【市場の目】インド中銀は引き締め姿勢維持、実は利下げ余地が乏しい可能性も
第一生命経済研究所経済調査部主席エコノミスト・西?M徹氏
インド中銀は引き締め姿勢維持、実は利下げ余地が乏しい可能性も
強気の見通しを維持の一方で食料インフレに懸念、自然利子率上昇で利下げ余地はない可能性も
インド中銀は8日の定例会合で政策金利を6.50%、政策の方向性も金融緩和の解除に注力するとの方針を維持した。昨年後半以降のインフレ率は中銀目標の範囲内で推移するも、足下では食料インフレの動きを反映して底打ちしている。中銀は今年度の成長率見通しを+7.2%、インフレ見通しを+4.5%と従来見通しを維持する一方、インフレを巡って食料インフレによる悪影響を警戒する姿勢をあらためて示し、引き締め姿勢の継続を決定した。なお、6月の前回会合に続いて2名の政策委員が反対票を投じるなど意見は割れている。

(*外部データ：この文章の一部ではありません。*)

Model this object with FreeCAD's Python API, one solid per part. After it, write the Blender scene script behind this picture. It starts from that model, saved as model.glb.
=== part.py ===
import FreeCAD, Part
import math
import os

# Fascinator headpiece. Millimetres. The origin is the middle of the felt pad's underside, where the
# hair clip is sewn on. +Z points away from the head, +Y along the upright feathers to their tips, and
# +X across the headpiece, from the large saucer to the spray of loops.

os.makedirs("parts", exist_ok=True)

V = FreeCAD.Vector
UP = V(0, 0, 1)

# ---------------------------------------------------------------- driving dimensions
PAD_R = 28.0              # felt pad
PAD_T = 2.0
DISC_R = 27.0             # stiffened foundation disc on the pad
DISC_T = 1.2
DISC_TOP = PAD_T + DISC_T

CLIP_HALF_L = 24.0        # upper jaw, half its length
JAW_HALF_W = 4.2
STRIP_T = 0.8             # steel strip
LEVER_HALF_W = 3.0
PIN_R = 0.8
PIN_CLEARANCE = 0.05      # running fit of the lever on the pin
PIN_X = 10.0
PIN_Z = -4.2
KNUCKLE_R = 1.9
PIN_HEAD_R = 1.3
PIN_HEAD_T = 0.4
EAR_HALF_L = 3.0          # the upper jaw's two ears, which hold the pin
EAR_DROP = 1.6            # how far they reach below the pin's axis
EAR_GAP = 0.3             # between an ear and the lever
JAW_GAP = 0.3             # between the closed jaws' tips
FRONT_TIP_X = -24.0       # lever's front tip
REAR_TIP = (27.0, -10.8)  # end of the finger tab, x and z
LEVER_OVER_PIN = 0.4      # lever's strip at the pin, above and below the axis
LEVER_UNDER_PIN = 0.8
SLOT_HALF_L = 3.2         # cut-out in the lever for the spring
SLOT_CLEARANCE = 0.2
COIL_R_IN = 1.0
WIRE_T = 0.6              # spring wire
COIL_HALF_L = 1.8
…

ただし、成長率見通しは政府見通しを上回るなど強気の見方を維持しており、先行きはインフレが一段と上振れする可能性がくすぶる。さらに、中銀内にはコロナ禍を経て自然利子率が上昇したとの試算があり、金融市場では年内の利下げ観測がくすぶるが、足下のルピー安圧力と相俟って利下げ余地は乏しいとみられる。よって、中銀は相当期間に亘って引き締め姿勢を維持せざるを得ない可能性が考えられる。